We all know this truth but still believe that there’s a way to fix the high street by government fiat rather than by having a commercial justification for its existence. We had high streets because people wanted convenient local shops and those high streets declined firstly because public transport allowed people to travel further, then the supermarket piled it high and sold it cheap and people got cars. Then the ‘big box’ retailers arrived doing to fancy goods and the rag trade what Tesco and Sainsbury had done to the corner store and the greengrocer. And all this was before we got to the age of the internet and the arrival of the smartphone. The market’s creativity and innovation gave consumers more choice than they had ever enjoyed with the result that those consumers exercised that choice in their best interests. And the old high street died because it couldn’t compete.
Why do we still have high streets? Back in 2005 Susie Prior and Sandford Grossbart tried to answer the question (at least from an American perspective). Prior, as well as being an academic, part-owns a family store in an American small town so her account of main street’s ethnography was on point. The article sets out a picture of the high street:
“Other consumers and retailers describe social activities on Main Street, which they associate with a variety of experiences, including dining; window shopping; strolling for relaxation; jogging for health reasons; pub crawls; wine tastings; book clubs; language clubs; craft guilds; charity events; art events; parades; demonstrations; mass celebrations following major sports victories; and meeting friends. Many informants also refer to social interactions between and among retailers and consumers.”
Back in 2009 I blogged that “we won't go to Tesco when West Ham win the world cup again!”. For me this is the point that Power to Change and others are struggling to get to and it underlines programmes like City of Culture. In the broadest sense of the word, the high street is a performance space where we once marked the events of our lives, large and small. Today those events have retreated to online spaces, to the private home and have become altogether smaller and less public. There are still high streets where what Prior and Grossbart describe takes place but, as that Power to Change report shows us, these are now in the minority.
Thinking about the statistics, it is clear that the reason for the struggle of high streets in towns like Mexborough, Market Rasen and Grimsby relates in large part to economics. The high streets that continue to thrive enjoy one of two features (and ideally both): a high income local population and a significant visitor footfall. There is, I suspect, a virtuous circle here since high income places with a good high street will attract visitors and places popular with visitors are likely to attract high income or net worth residents. The means to get a thriving high street are there but it cannot be done without changing the economic fortunes of the place that the high street serves.

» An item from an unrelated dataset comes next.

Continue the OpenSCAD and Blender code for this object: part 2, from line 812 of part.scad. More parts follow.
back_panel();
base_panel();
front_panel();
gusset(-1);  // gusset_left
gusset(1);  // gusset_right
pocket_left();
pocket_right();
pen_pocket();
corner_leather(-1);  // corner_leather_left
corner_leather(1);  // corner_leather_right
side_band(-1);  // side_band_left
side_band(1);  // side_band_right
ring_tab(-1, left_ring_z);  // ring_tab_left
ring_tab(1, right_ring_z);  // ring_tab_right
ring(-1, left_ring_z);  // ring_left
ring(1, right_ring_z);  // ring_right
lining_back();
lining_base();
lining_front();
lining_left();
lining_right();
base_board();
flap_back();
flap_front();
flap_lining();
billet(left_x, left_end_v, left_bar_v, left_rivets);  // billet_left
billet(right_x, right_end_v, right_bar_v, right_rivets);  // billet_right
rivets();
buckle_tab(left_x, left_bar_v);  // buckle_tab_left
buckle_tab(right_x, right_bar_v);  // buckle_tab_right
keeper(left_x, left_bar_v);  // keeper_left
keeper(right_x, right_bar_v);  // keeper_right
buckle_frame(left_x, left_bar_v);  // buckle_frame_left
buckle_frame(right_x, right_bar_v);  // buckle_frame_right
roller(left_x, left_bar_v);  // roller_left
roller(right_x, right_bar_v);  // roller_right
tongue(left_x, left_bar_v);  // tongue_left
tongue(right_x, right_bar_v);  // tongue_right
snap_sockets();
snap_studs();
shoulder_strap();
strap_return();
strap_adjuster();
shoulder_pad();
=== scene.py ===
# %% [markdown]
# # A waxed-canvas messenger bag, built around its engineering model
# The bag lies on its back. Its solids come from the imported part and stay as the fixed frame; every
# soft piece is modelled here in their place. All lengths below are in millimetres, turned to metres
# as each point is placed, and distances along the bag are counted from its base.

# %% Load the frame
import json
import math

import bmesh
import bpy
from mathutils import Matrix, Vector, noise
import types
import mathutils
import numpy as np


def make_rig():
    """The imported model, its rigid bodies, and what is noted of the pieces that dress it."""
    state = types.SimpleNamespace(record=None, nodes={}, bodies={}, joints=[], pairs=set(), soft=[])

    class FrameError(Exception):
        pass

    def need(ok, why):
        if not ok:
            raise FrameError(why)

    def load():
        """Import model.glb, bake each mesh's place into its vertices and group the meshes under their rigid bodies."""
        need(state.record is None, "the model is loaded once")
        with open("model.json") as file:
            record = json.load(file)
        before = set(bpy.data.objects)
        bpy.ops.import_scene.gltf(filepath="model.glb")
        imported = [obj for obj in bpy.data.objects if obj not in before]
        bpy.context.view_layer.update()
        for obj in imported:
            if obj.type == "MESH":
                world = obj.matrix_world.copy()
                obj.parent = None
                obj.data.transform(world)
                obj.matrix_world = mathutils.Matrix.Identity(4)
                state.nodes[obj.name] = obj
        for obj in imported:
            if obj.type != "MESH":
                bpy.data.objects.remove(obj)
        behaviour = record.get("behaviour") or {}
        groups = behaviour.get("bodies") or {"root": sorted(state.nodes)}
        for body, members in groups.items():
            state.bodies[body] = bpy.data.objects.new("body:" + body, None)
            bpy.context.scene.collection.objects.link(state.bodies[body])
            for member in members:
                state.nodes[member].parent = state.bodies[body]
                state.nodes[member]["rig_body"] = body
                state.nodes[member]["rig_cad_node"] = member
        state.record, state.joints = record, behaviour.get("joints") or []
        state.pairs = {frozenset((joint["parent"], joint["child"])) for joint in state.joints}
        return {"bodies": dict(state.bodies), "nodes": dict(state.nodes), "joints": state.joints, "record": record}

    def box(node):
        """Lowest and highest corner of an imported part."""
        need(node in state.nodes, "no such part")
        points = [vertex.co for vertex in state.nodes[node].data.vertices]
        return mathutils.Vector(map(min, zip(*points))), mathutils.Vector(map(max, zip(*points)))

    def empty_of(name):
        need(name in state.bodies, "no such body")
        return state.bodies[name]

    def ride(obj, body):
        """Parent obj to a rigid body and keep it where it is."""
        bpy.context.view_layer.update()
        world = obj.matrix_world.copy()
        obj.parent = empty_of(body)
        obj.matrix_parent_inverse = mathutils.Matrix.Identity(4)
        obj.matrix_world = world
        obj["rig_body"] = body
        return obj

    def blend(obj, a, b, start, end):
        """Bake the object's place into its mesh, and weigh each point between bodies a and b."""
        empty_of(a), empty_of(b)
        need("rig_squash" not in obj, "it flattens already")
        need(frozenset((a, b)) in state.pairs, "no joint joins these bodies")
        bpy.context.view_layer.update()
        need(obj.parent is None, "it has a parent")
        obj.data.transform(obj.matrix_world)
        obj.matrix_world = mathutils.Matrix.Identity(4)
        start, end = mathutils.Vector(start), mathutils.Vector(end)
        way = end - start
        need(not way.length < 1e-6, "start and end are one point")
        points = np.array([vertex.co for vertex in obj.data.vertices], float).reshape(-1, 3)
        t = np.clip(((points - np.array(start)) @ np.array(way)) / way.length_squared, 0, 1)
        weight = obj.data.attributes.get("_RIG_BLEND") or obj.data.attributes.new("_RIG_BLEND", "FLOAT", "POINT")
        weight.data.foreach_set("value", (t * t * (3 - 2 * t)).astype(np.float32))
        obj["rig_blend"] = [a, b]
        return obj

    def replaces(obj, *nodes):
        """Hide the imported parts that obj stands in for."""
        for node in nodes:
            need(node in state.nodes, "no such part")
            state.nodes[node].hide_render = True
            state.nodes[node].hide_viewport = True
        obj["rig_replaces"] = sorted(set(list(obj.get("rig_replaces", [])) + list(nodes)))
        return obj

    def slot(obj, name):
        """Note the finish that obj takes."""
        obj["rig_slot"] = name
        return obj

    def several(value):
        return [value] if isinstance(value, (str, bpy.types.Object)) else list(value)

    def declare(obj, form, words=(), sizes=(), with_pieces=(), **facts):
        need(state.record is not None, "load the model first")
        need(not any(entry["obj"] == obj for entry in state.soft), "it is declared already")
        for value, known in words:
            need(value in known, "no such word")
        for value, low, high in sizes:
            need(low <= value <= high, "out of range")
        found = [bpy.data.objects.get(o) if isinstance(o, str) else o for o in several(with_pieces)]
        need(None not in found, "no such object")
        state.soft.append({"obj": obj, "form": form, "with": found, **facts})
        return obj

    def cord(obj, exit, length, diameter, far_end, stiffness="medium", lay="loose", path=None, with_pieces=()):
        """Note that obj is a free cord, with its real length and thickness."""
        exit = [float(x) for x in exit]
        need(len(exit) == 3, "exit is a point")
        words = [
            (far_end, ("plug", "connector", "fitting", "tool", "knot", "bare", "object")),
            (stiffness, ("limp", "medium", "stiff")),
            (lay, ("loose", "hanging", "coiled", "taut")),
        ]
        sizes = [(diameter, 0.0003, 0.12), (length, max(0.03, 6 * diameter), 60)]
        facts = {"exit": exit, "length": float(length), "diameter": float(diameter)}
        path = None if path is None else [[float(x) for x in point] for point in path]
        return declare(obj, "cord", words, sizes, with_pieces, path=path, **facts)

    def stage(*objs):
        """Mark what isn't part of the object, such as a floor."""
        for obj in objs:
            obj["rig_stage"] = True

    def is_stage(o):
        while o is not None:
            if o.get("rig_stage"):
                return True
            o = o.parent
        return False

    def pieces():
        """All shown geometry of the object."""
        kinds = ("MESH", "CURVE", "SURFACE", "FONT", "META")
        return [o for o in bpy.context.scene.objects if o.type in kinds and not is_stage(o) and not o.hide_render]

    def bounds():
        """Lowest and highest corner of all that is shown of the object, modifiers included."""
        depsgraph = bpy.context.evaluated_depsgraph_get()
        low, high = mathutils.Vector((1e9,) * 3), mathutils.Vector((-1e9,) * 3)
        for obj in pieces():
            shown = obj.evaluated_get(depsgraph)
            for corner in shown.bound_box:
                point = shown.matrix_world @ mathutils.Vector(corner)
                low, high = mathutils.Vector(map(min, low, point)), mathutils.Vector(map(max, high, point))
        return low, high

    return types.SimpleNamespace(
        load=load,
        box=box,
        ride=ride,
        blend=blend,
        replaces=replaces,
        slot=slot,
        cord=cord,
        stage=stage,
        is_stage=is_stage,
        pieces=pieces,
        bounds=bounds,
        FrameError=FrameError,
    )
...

Our problem, and this is seen from the current levelling up programme, is that (as so often is the case) we get the economic horse and cart in the wrong order. Having a traditional high street is a luxury good so spending millions to improve Keighley or Sittingbourne doesn’t work because the fundamentals haven’t changed. The people in those places can’t afford the luxury of a nice high street. I remember talking to a friend in the village about our (award-winning) butcher and his comment was that it was too expensive for him to buy regularly from his groundsman’s wages. For a high street to succeed it needs more people like me and fewer people like my friend. We don’t need high streets in the way we needed high streets in the days before supermarkets, out-of-town shopping and the internet but we do still like the idea of a high street. But, for much of England and especially the North, there simply isn’t enough disposable income to sustain the additional, luxury good, cost of having that thriving, vibrant row of shops.
What we are doing at the moment, sadly, is using regeneration funding to stick a bandage over the problem. We get funding to redo market buildings, to convert old banks into community hubs and to plonk in some fancy paving or street art but none of this resolves the fact that people don’t have the disposable income to sustain the bijou eateries, funky boutiques and wacky gift shops let alone butchers, greengrocers and fishmongers. People will look at their bank account and decide they are going to buy from Amazon, Aldi and B&M rather than the precious independent stores on the old high street. The solution stares us in the face - economic growth - but nobody seems to have any desire to help make that growth real. Unless there’s maybe 20-30% more disposable income in places like Keighley, Oldham or Wolverhampton there is little prospect of getting a thriving town centre. Making those places look nicer, getting a few more community facilities maybe, will merely give the illusion of betterment rather than actually making these places better.
Good article. From what I see, people will always base their decision on a combination of price and convenience when buying products. For most people the High St offers neither of these things. Too expensive as you say, and often requires having to drive in and park if you want to buy something there. If you want to buy a few things, the trade off is worth it, but if you need one item for example, you’ll just go and order it online where they’ll likely have what you want. At the same time, you can go back to whatever you’re doing rather than waste a few hours trying to find a parking space and trawling through shops.
Most of our problems with ‘government’ can be traced to a lack of any historical knowledge. High Streets were on routes linking towns, villages, farms - often with coach inns for stage coach traffic. Dwellings were clustered around the road. People did not have fridges/freezers and had small larders. Food was bought little and often, and people had short distances to walk to the shops. People came in from the countryside for market days, and/or to buy provisions. Life has changed. High Streets are miles away from housing estates, people can bulk shop because they can store food particularly perishable food. It just isn’t convenient or practical to shop having to use public transport or in places where cars are treated like the enemy. The best way to restore High Streets is to convert the commercial premises into dwellings.